Copy every line of the data that contains the string "context".
* start *
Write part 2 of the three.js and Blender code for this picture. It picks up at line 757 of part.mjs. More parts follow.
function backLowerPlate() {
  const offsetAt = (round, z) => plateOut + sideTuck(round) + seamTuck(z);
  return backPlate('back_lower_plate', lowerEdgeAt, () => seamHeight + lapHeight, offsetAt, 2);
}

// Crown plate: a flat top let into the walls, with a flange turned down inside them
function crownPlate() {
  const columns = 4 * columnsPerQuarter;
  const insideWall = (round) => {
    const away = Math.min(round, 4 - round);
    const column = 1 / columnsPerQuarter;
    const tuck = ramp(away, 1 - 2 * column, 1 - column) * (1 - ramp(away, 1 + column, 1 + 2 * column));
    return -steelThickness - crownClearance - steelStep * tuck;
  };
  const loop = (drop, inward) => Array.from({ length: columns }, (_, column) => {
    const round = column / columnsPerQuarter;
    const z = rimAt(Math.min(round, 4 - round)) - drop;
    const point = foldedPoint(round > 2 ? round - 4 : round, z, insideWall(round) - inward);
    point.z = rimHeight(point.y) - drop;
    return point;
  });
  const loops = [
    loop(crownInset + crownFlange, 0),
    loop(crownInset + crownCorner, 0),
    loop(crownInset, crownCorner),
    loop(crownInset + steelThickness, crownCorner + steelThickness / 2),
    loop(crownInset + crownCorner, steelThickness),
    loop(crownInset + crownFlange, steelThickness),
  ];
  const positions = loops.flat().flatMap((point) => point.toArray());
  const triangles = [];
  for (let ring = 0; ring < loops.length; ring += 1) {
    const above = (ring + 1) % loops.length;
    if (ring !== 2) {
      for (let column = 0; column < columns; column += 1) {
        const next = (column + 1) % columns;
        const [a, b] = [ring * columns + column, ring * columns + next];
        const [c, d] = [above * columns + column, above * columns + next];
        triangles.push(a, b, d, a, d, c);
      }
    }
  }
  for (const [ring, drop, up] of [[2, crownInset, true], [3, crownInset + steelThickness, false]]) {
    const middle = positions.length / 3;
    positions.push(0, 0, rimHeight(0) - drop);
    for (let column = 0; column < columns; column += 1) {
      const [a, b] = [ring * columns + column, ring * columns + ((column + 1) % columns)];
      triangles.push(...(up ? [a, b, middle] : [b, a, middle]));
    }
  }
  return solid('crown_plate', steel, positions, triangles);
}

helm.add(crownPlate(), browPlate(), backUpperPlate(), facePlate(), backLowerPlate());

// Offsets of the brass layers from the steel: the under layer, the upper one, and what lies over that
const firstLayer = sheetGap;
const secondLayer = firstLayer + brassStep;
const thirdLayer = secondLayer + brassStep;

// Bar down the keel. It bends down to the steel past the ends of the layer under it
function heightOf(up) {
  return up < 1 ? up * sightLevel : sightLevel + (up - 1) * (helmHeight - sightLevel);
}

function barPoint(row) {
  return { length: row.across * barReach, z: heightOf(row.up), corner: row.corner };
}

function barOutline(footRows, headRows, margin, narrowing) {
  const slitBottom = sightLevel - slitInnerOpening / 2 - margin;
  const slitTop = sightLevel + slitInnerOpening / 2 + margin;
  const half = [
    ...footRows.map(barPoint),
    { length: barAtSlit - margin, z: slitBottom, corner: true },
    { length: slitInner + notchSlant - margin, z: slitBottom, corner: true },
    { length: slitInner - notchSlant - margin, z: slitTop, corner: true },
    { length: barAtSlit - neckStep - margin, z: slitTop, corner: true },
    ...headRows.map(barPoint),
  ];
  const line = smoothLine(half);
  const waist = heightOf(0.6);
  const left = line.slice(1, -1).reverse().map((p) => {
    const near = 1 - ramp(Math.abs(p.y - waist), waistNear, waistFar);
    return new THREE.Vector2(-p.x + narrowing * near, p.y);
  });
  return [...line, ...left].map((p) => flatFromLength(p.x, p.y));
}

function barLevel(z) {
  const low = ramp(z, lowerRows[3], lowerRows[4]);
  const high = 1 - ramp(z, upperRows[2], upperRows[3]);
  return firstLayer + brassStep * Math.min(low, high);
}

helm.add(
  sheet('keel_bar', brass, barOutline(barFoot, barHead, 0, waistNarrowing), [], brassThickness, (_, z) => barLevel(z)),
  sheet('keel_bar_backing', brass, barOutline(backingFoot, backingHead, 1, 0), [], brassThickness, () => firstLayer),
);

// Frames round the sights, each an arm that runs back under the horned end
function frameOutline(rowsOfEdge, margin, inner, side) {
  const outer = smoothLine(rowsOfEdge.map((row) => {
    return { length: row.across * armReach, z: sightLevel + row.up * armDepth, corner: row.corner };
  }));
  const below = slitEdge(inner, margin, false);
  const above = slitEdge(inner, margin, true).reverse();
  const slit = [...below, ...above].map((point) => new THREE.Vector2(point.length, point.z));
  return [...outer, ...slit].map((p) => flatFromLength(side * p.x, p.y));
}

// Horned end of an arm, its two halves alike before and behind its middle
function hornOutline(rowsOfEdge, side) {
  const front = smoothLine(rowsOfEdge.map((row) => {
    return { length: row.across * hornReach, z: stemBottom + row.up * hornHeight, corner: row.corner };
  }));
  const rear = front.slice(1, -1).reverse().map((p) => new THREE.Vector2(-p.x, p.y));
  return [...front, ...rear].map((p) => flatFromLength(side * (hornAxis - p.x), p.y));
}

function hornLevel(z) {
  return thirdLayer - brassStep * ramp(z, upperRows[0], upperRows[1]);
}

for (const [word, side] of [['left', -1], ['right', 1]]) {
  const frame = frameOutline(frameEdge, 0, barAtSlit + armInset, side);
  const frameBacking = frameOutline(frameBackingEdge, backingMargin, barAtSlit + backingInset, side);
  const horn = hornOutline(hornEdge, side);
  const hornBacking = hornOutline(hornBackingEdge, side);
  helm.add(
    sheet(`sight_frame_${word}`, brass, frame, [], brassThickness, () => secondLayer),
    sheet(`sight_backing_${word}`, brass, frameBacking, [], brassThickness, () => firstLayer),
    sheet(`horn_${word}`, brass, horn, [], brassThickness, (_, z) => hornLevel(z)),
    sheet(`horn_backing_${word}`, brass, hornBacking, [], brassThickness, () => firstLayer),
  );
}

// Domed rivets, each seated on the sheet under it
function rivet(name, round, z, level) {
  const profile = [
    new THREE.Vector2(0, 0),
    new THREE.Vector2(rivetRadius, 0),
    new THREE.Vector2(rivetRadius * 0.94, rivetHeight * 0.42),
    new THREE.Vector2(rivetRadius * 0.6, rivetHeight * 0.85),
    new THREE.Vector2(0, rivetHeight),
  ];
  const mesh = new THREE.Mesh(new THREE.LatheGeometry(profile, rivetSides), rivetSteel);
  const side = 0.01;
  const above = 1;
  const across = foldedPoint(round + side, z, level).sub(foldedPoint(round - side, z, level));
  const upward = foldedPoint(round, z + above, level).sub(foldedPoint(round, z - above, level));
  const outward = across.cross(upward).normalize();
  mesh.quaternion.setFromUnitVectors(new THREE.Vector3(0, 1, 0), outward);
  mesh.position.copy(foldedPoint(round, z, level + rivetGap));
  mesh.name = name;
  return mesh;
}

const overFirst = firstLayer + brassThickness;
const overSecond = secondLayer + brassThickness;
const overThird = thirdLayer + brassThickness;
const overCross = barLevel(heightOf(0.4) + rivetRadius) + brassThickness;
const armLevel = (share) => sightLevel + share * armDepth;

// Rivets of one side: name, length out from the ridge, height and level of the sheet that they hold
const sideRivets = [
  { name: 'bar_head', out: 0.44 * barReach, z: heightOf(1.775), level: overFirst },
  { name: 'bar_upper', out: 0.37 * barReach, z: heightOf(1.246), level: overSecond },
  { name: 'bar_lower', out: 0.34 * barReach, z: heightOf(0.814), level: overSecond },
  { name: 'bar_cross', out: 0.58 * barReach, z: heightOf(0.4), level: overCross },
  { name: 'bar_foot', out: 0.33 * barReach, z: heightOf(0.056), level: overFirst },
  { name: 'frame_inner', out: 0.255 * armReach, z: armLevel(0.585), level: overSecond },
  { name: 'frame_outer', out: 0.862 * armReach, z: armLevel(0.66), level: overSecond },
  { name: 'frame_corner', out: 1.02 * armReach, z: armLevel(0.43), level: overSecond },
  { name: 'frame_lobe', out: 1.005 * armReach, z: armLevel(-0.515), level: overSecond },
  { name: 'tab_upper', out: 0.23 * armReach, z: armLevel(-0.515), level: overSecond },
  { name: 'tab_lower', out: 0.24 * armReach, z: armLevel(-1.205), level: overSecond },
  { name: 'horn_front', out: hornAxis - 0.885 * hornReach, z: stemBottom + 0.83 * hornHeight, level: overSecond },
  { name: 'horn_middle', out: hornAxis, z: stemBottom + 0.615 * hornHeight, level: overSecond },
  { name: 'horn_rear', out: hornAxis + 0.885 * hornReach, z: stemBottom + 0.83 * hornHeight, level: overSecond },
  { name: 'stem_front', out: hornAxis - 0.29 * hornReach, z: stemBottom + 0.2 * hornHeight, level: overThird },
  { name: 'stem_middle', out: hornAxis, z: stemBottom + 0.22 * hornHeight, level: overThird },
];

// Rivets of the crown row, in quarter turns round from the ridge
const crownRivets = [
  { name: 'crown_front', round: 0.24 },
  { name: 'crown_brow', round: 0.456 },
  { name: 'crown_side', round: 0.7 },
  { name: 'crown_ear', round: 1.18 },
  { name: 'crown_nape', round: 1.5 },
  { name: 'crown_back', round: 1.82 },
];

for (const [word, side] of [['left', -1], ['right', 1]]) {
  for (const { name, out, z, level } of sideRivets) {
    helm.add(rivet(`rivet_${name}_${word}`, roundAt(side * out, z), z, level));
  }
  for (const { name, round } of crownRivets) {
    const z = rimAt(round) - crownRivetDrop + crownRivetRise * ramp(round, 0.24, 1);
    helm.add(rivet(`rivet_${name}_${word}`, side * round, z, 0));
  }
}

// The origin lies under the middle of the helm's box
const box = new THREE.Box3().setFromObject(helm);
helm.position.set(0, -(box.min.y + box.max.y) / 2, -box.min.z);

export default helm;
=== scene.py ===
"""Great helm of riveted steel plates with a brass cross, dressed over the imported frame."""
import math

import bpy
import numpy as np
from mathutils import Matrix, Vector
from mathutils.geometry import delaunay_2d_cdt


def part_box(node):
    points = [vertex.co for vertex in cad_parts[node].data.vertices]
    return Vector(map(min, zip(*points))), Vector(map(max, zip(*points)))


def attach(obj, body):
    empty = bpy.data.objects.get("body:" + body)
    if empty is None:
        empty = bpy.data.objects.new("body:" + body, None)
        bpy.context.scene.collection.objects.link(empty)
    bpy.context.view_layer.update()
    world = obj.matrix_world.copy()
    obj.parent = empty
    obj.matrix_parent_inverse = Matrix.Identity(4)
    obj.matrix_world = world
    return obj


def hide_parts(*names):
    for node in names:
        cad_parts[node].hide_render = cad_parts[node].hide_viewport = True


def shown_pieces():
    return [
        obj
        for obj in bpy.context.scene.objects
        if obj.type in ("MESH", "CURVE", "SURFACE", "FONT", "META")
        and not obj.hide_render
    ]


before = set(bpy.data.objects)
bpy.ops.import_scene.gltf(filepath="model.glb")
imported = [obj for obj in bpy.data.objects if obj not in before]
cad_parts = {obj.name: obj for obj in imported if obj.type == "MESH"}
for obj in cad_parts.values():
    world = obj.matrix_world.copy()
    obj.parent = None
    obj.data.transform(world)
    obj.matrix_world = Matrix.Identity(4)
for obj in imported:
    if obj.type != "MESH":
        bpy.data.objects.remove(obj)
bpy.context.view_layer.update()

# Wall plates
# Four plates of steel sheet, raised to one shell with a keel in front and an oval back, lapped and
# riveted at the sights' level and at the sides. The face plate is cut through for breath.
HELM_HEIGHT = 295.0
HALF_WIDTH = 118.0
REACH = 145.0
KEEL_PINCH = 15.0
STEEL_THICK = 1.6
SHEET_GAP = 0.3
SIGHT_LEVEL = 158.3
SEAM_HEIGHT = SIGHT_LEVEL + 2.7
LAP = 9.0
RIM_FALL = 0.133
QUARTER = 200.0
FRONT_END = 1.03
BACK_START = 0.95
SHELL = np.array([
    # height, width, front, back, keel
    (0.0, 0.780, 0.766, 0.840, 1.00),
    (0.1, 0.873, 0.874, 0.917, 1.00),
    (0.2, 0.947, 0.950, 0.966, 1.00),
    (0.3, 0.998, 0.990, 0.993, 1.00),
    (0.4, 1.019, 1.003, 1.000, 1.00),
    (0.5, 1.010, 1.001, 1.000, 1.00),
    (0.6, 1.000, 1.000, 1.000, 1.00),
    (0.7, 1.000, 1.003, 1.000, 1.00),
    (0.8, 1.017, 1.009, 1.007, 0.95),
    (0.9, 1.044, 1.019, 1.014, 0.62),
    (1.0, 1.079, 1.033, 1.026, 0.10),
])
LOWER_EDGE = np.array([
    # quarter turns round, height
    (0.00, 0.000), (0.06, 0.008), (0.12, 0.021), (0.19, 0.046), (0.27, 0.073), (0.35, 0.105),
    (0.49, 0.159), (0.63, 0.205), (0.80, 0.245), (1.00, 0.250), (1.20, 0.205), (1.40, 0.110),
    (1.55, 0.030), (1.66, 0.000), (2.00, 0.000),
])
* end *
Expected answer
        bpy.context.scene.collection.objects.link(empty)
    bpy.context.view_layer.update()
        for obj in bpy.context.scene.objects
bpy.context.view_layer.update()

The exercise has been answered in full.